Miss Irina Zangieva (National Research Uninersity Higher School Of Economics)
Miss Anna Suleymanova (National Research University Higher School of Economics) - Presenting Author
Despite long and widespread application of the factor analysis and substantial number of factor extraction methods, it is a common practice in social sciences to use “factor analysis” and “principal components analysis” interchangeably. Most of the evaluated studies failed even to specify, which factor extraction method was used, or rely solely on PCA with or without argument.
Therefore, the research problem of the study was the lack of structured and comprehensive guidance on factor extraction method selection in published research. The aim was to develop theoretically and empirically supported algorithm of adequate factor extraction method selection depending on a combination of such aspects as sample size, number of indicators specifying each factor, size and range of communalities, presence of model error, and the distribution of indicators. Seven factor extraction methods were studied (principal component analysis (PCA), unweighted and generalized least squares method (ULS and GLS), maximum likelihood method (ML), principal axis analysis (PAX), alpha-factor analysis (AF), and image factoring (IF)).

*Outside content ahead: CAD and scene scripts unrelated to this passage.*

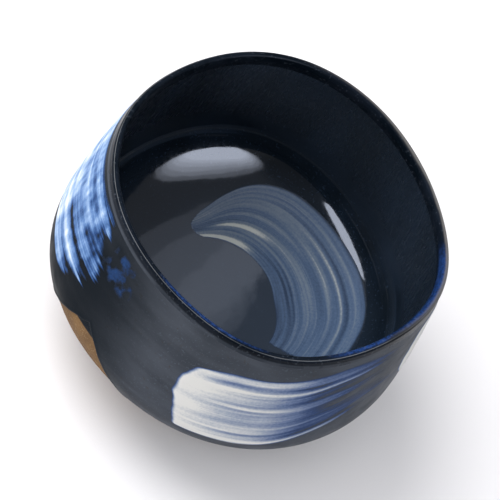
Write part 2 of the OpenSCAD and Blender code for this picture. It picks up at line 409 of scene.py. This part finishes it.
# Bare clay: mottled brown and tan, with turning lines, sand, and a scorched band under the glaze
def clayMaterial():
    look = clayLook
    s = Surface("bareClay", IOR=look["ior"])
    mottled = s.noise(s.point, 130.0, 4.0)
    sand = s.noise(s.point, 1700.0, 2.0)
    turned = s.noise(s.stretch(s.point, (0.06, 0.06, 1)), 900.0, 2.0)
    color = s.blend(s.span(mottled, 0.3, 0.7), look["brown"], look["tan"])
    color = s.blend(s.span(sand, 0.60, 0.72, 0, 0.7), color, look["iron"])
    color = s.blend(s.span(sand, 0.40, 0.30, 0, 0.6), color, look["quartz"])
    color = s.blend(s.span(s.z, 0.0415, 0.036, 0.45, 0.0), color, look["scorch"])
    height = s.math("ADD", s.math("MULTIPLY", turned, 0.6), s.math("MULTIPLY", sand, 0.5))
    return s.finish(color, s.span(mottled, 0.3, 0.7, 0.72, 0.88), height, 0.00025)


footLook = {"iron": rgb(0.09, 0.05, 0.025), "worn": rgb(0.15, 0.105, 0.07)}


# Foot: the same clay, rubbed smooth and greyer on its resting edge
def footMaterial():
    s = Surface("footClay", IOR=clayLook["ior"])
    mottled = s.noise(s.point, 170.0, 4.0)
    sand = s.noise(s.point, 1900.0, 2.0)
    color = s.blend(s.span(mottled, 0.3, 0.7), clayLook["brown"], clayLook["tan"])
    color = s.blend(s.span(sand, 0.60, 0.72, 0, 0.7), color, footLook["iron"])
    worn = s.span(s.math("ADD", s.z, s.math("MULTIPLY", mottled, 0.0012)), 0.0004, 0.0014, 0.6, 0.0)
    color = s.blend(worn, color, footLook["worn"])
    rough = s.math("SUBTRACT", s.span(mottled, 0.3, 0.7, 0.76, 0.88), s.math("MULTIPLY", worn, 0.25))
    return s.finish(color, rough, s.math("ADD", sand, mottled), 0.00022)


def dipMaterial(name):
    s = Surface(name, IOR=outsideLook["ior"])
    color, rough, height = outsideGlaze(s)
    return s.finish(color, rough, height, 0.00005)


def innerMaterial():
    s = Surface("innerGlaze", IOR=insideLook["ior"])
    color, rough, height = insideGlaze(s)
    return s.finish(color, rough, height, 0.000018)


lipLook = {"ior": 1.12, "black": rgb(0.002, 0.004, 0.007), "ink": rgb(0.006, 0.009, 0.015),
           "slate": rgb(0.022, 0.027, 0.036), "haze": rgb(0.042, 0.049, 0.062),
           "cobalt": rgb(0.010, 0.033, 0.125),
           # The brown band and the pale edge line carry painted reflection and a painted highlight on top of
           # the glaze's own break
           "brown": rgb(0.135, 0.128, 0.125), "edge": rgb(0.13, 0.135, 0.14), "speck": rgb(0.06, 0.07, 0.09)}


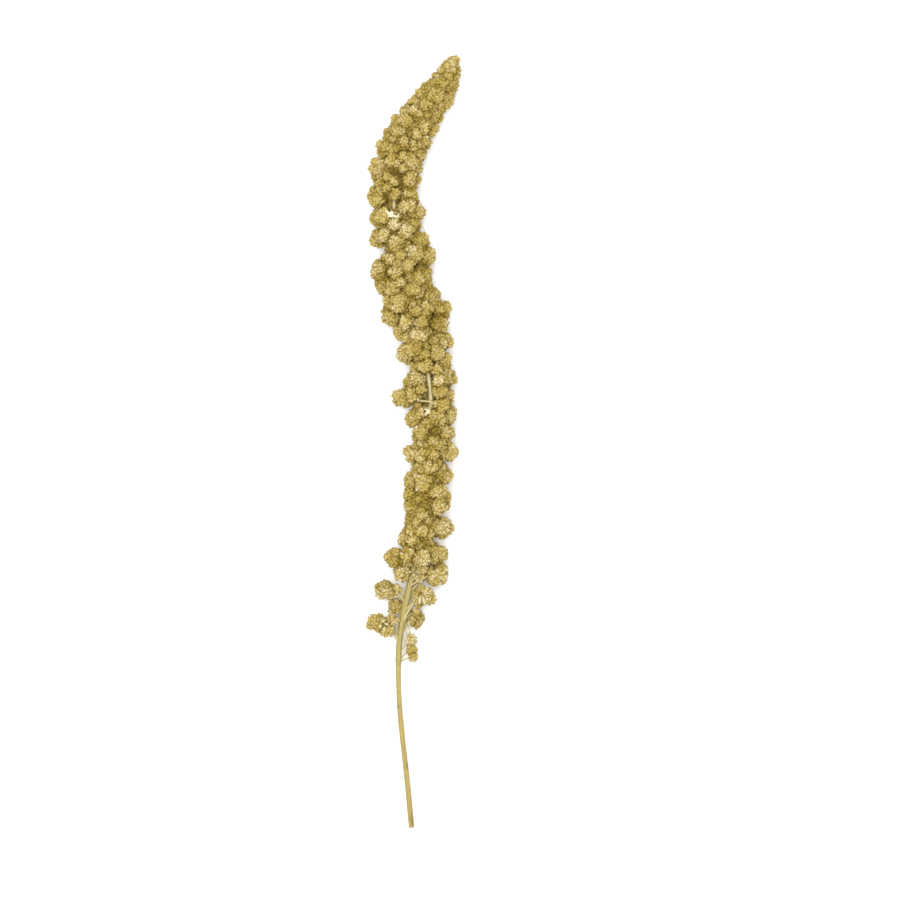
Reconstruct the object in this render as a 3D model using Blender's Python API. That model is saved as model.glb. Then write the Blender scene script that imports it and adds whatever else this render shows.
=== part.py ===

Theoretically substantiated algorithm was tested by means of statistical experiment with Monte Carlo simulation and further specified to four main recommendations: (1) if model error is suspected, it is recommended to use PAX or AF, (2) if sample is large enough and indicators are normally distributed, or vice versa, if sample is not large enough and distribution of indicators is different from normal, it is recommended to use ML or GLS, (3) if sample is large enough, but indicators are not normally distributed or if indicators are normally distributed, but sample size is not large enough and communalities are less than 0.6, it is recommended to use ML exclusively, (4) if indicators are normally distributed and communalities are larger than 0.6, but sample size is not large enough, it is recommended to use GLS.